• Given task: Reproduce all of the material exactly as shown.
□ □ □ □
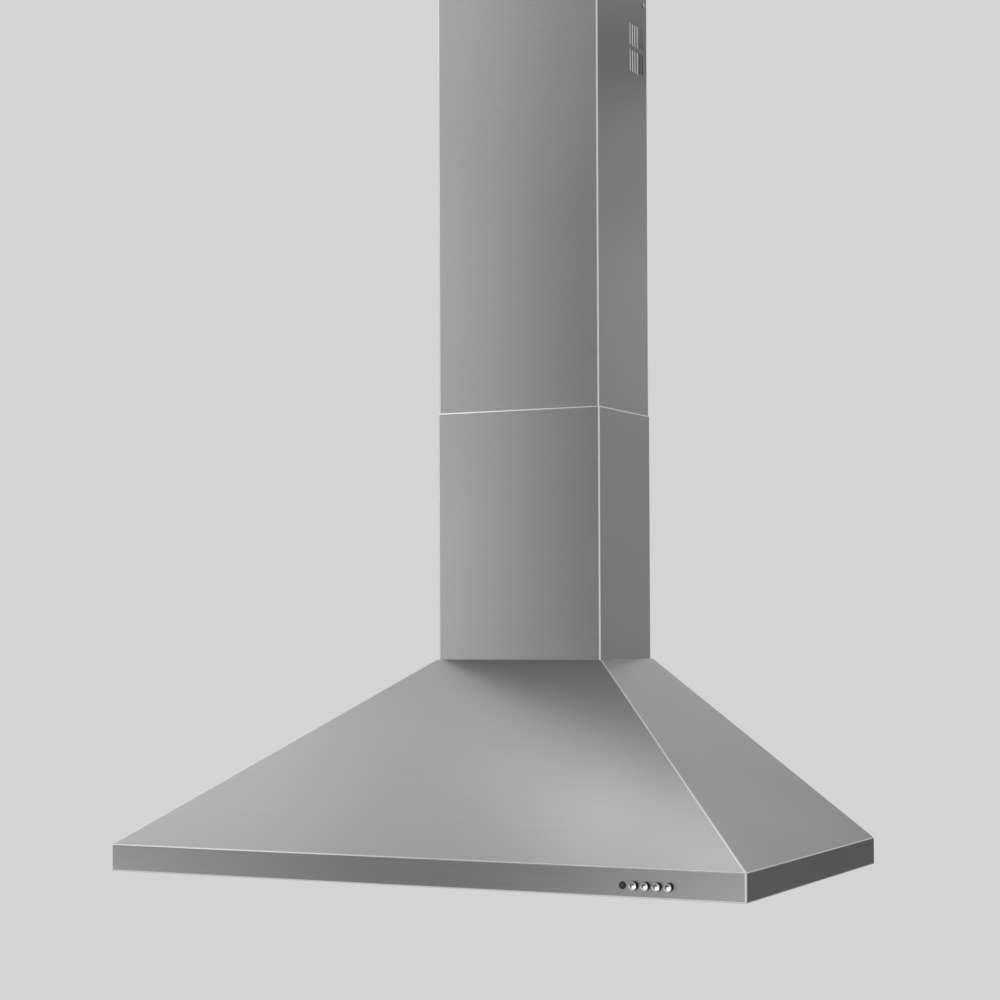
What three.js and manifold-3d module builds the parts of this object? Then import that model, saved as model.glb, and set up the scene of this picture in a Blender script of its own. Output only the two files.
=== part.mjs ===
// Wall-mounted chimney range hood: a stainless canopy shaped as a hipped pyramid on a low
// band, a two-part telescopic chimney, and inside them a twin-inlet centrifugal blower.
//
// Millimetres, +Z up, +X to the right when facing the hood, the wall is the plane Y = 0.
// Heights are first measured from the underside of the band; the last lines lower everything
// so that the origin lies on the wall, on the centre line, level with the wall screws.

import * as THREE from 'three';
import { mergeVertices } from 'three/addons/utils/BufferGeometryUtils.js';
import Module from 'manifold-3d';

// Sheet metal and clearances.
const SHEET = 0.8;                 // stainless sheet of canopy, chimney and underside
const PLATE = 1.2;                 // galvanised steel of the plates and brackets inside
const SEAT = 0.3;                  // clearance between two pieces that touch
const FOLD = 2;                    // outer radius of a fold in the visible sheet
const FOLD_STEPS = 2;              // facets in a fold
const ROUND = 20;                  // facets round a large round piece
const SMALL_ROUND = 10;            // facets round a small round piece
const SCREW_ROUND = 8;             // facets round a screw
const BORE_ROUND = 12;             // facets round a button, its bores and a keyhole
const QUARTER_TURN = 90;           // degrees
const HALF_TURN = 180;
const FULL_TURN = 360;

// Canopy.
const CANOPY_WIDTH = 900;
const CANOPY_DEPTH = 500;
const BAND_HEIGHT = 36;
const SLOPE_HEIGHT = 243;
const LIP_WIDTH = 14;              // flange turned in under the band
const LIP_RISE = 5.5;              // its upturned edge, which carries the underside panel
const TOP_FLANGE_SIDE = 28;        // flange turned in at the top of the slope, at the sides
const TOP_FLANGE_FRONT = 15;       // and at the front
const HANG_HEIGHT = 120;           // keyholes above the underside of the band
const KEYHOLE_SPACING = 260;
const KEYHOLE_HEAD = 12;           // diameter that the wall screw's head passes
const KEYHOLE_SHANK = 6;           // width of the slot above it
const KEYHOLE_RISE = 14;
const BACK_FLANGE = 14;            // flange at the foot of the back panel

// Chimney.
const CHIMNEY_WIDTH = 247;
const CHIMNEY_DEPTH = 178;
const CHIMNEY_LEDGE = 3;           // canopy top that shows outside the chimney's foot
const LOWER_HEIGHT = 345;
const UPPER_HEIGHT = 640;
const CHIMNEY_OVERLAP = 40;        // upper chimney standing inside the lower one
const CHIMNEY_LIP = 12;            // edges turned in along the wall
const TAB_REACH = 22;              // feet of the lower chimney, turned in over the canopy
const TAB_WIDTH = 20;
const SLOT_WIDTH = 4;              // vent slots of the upper chimney
const SLOT_HEIGHT = 31.5;
const SLOT_PITCH = 8.6;
const SLOT_COLUMNS = 6;
const SLOT_ROWS = 2;
const SLOT_ROW_GAP = 5.5;
const SLOT_FROM_WALL = 18;         // wall to the middle of the first slot
const SLOT_BELOW_TOP = 50;         // chimney's top edge to the top of the slots

// Ceiling bracket that holds the upper chimney.
const BRACKET_HEIGHT = 26;
const BRACKET_BELOW_TOP = 2;
const EAR_REACH = 25;              // side ears, along the chimney's walls
const EAR_HOLE_FROM_WALL = 14;
const BRACKET_NOTCH = 3;           // room under the bracket in the chimney's turned-in edges
const NUT_RADIUS = 3.8;
const NUT_HEIGHT = 3;
const BRACKET_HOLE_X = 60;         // screws that hold the bracket to the wall

// Screws.
const SCREW_RADIUS = 2;
const SCREW_HEAD = 3.6;
const SCREW_HEAD_HEIGHT = 2.2;
const SCREW_CROWN = 2.2;           // radius of the flat on the head
const SCREW_TAIL = 5;              // thread that stands past what it holds
const TOP_SCREW_INSET = 10.5;      // chimney's side to the screws that join it to the canopy
const TOP_SCREW_REAR = 40;
const TOP_SCREW_FRONT = 140;
const PLATE_MARGIN = 1.5;          // mounting plate inside the top of the slope

// Underside panel.
const PANEL_EDGE = 12;             // upturned ends
const LAMP_X = 200;
const LAMP_FROM_FRONT = 55;
const LAMP_HOLE = 30;

// Grease filters.
const FILTER_COUNT = 3;
const FILTER_HEIGHT = 9;
const FILTER_GAP = 2;              // between two filters, and behind them
const FILTER_FRONT_GAP = 1;
const FILTER_FROM_WALL = 60;       // wall to the rear edge of the filter opening
const SIDE_STRIP = 56;             // side of the canopy to the filter opening
const LAMP_STRIP = 107;            // front of the canopy to the filter opening
const RAIL_WIDTH = 12;             // folded channel round the mesh
const RAIL_CORNER = 6;
const HOOK_X = 80;                 // two tabs that hang the filter on the panel's rear edge
const HOOK_WIDTH = 24;
const HOOK_REACH = 6;
const HOOK_RAISE = 1.1;            // underside of filter to underside of hook and tongue
const HOOK_THICK = 1.2;
const MESH_COLUMNS = 5;
const MESH_ROWS = 6;
const MESH_STRAND = 7;             // width of the web between two diamonds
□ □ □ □
• Response to this exercise:
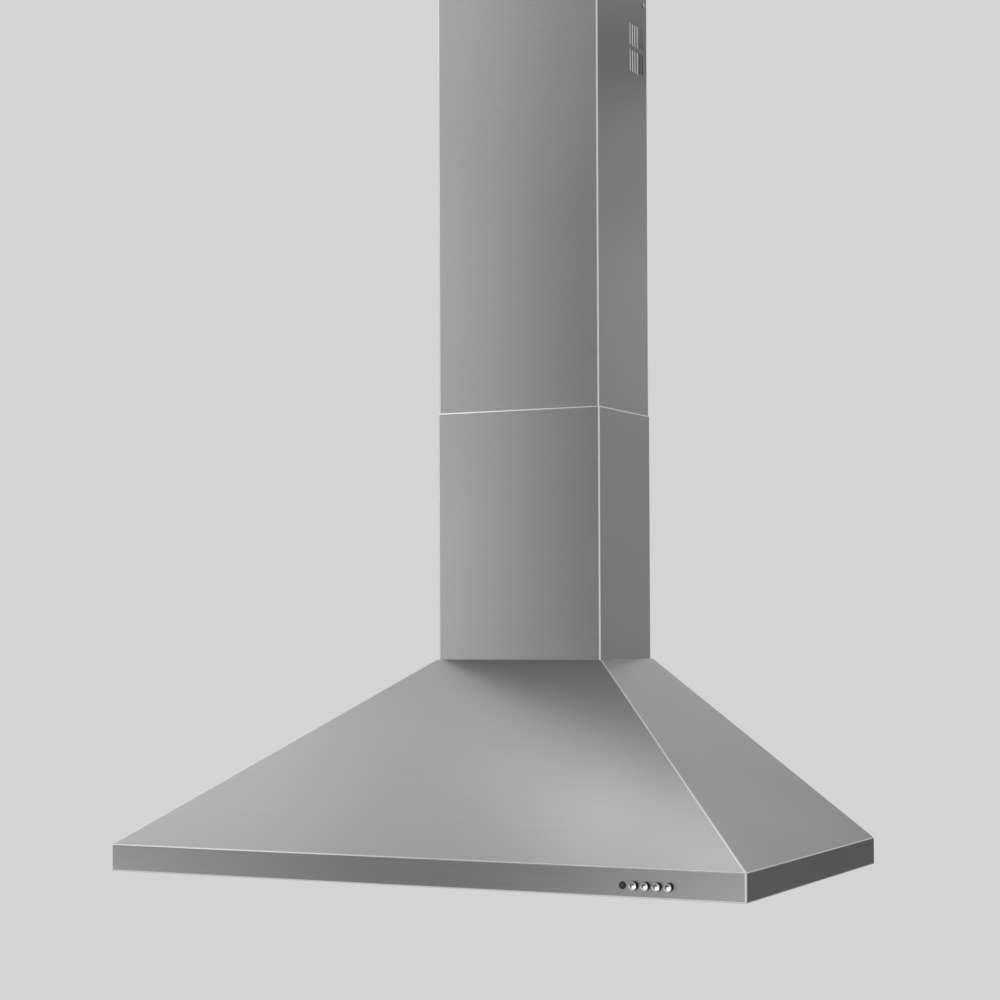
What three.js and manifold-3d module builds the parts of this object? Then import that model, saved as model.glb, and set up the scene of this picture in a Blender script of its own. Output only the two files.
=== part.mjs ===
// Wall-mounted chimney range hood: a stainless canopy shaped as a hipped pyramid on a low
// band, a two-part telescopic chimney, and inside them a twin-inlet centrifugal blower.
//
// Millimetres, +Z up, +X to the right when facing the hood, the wall is the plane Y = 0.
// Heights are first measured from the underside of the band; the last lines lower everything
// so that the origin lies on the wall, on the centre line, level with the wall screws.

import * as THREE from 'three';
import { mergeVertices } from 'three/addons/utils/BufferGeometryUtils.js';
import Module from 'manifold-3d';

// Sheet metal and clearances.
const SHEET = 0.8;                 // stainless sheet of canopy, chimney and underside
const PLATE = 1.2;                 // galvanised steel of the plates and brackets inside
const SEAT = 0.3;                  // clearance between two pieces that touch
const FOLD = 2;                    // outer radius of a fold in the visible sheet
const FOLD_STEPS = 2;              // facets in a fold
const ROUND = 20;                  // facets round a large round piece
const SMALL_ROUND = 10;            // facets round a small round piece
const SCREW_ROUND = 8;             // facets round a screw
const BORE_ROUND = 12;             // facets round a button, its bores and a keyhole
const QUARTER_TURN = 90;           // degrees
const HALF_TURN = 180;
const FULL_TURN = 360;

// Canopy.
const CANOPY_WIDTH = 900;
const CANOPY_DEPTH = 500;
const BAND_HEIGHT = 36;
const SLOPE_HEIGHT = 243;
const LIP_WIDTH = 14;              // flange turned in under the band
const LIP_RISE = 5.5;              // its upturned edge, which carries the underside panel
const TOP_FLANGE_SIDE = 28;        // flange turned in at the top of the slope, at the sides
const TOP_FLANGE_FRONT = 15;       // and at the front
const HANG_HEIGHT = 120;           // keyholes above the underside of the band
const KEYHOLE_SPACING = 260;
const KEYHOLE_HEAD = 12;           // diameter that the wall screw's head passes
const KEYHOLE_SHANK = 6;           // width of the slot above it
const KEYHOLE_RISE = 14;
const BACK_FLANGE = 14;            // flange at the foot of the back panel

// Chimney.
const CHIMNEY_WIDTH = 247;
const CHIMNEY_DEPTH = 178;
const CHIMNEY_LEDGE = 3;           // canopy top that shows outside the chimney's foot
const LOWER_HEIGHT = 345;
const UPPER_HEIGHT = 640;
const CHIMNEY_OVERLAP = 40;        // upper chimney standing inside the lower one
const CHIMNEY_LIP = 12;            // edges turned in along the wall
const TAB_REACH = 22;              // feet of the lower chimney, turned in over the canopy
const TAB_WIDTH = 20;
const SLOT_WIDTH = 4;              // vent slots of the upper chimney
const SLOT_HEIGHT = 31.5;
const SLOT_PITCH = 8.6;
const SLOT_COLUMNS = 6;
const SLOT_ROWS = 2;
const SLOT_ROW_GAP = 5.5;
const SLOT_FROM_WALL = 18;         // wall to the middle of the first slot
const SLOT_BELOW_TOP = 50;         // chimney's top edge to the top of the slots

// Ceiling bracket that holds the upper chimney.
const BRACKET_HEIGHT = 26;
const BRACKET_BELOW_TOP = 2;
const EAR_REACH = 25;              // side ears, along the chimney's walls
const EAR_HOLE_FROM_WALL = 14;
const BRACKET_NOTCH = 3;           // room under the bracket in the chimney's turned-in edges
const NUT_RADIUS = 3.8;
const NUT_HEIGHT = 3;
const BRACKET_HOLE_X = 60;         // screws that hold the bracket to the wall

// Screws.
const SCREW_RADIUS = 2;
const SCREW_HEAD = 3.6;
const SCREW_HEAD_HEIGHT = 2.2;
const SCREW_CROWN = 2.2;           // radius of the flat on the head
const SCREW_TAIL = 5;              // thread that stands past what it holds
const TOP_SCREW_INSET = 10.5;      // chimney's side to the screws that join it to the canopy
const TOP_SCREW_REAR = 40;
const TOP_SCREW_FRONT = 140;
const PLATE_MARGIN = 1.5;          // mounting plate inside the top of the slope

// Underside panel.
const PANEL_EDGE = 12;             // upturned ends
const LAMP_X = 200;
const LAMP_FROM_FRONT = 55;
const LAMP_HOLE = 30;

// Grease filters.
const FILTER_COUNT = 3;
const FILTER_HEIGHT = 9;
const FILTER_GAP = 2;              // between two filters, and behind them
const FILTER_FRONT_GAP = 1;
const FILTER_FROM_WALL = 60;       // wall to the rear edge of the filter opening
const SIDE_STRIP = 56;             // side of the canopy to the filter opening
const LAMP_STRIP = 107;            // front of the canopy to the filter opening
const RAIL_WIDTH = 12;             // folded channel round the mesh
const RAIL_CORNER = 6;
const HOOK_X = 80;                 // two tabs that hang the filter on the panel's rear edge
const HOOK_WIDTH = 24;
const HOOK_REACH = 6;
const HOOK_RAISE = 1.1;            // underside of filter to underside of hook and tongue
const HOOK_THICK = 1.2;
const MESH_COLUMNS = 5;
const MESH_ROWS = 6;
const MESH_STRAND = 7;             // width of the web between two diamonds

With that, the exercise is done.